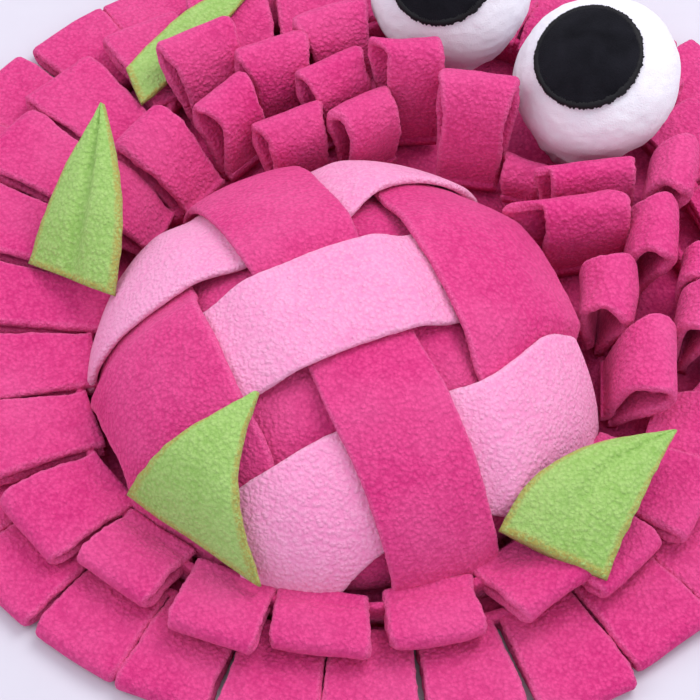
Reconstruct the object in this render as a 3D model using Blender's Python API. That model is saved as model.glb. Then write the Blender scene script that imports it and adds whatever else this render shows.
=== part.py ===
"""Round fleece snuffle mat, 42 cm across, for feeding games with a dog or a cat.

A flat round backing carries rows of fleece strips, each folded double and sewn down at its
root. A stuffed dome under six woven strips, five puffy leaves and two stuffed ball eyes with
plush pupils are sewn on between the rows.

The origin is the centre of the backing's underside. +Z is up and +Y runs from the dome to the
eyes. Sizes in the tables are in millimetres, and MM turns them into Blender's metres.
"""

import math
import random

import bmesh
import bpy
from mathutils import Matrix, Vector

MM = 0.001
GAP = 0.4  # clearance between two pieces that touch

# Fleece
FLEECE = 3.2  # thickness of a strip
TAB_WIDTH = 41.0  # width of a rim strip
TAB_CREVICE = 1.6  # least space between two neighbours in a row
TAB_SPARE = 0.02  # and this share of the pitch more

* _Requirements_
In the listing, find each line with the string "Blender" and copy it.

* _Exercise solution_
Reconstruct the object in this render as a 3D model using Blender's Python API. That model is saved as model.glb. Then write the Blender scene script that imports it and adds whatever else this render shows.
eyes. Sizes in the tables are in millimetres, and MM turns them into Blender's metres.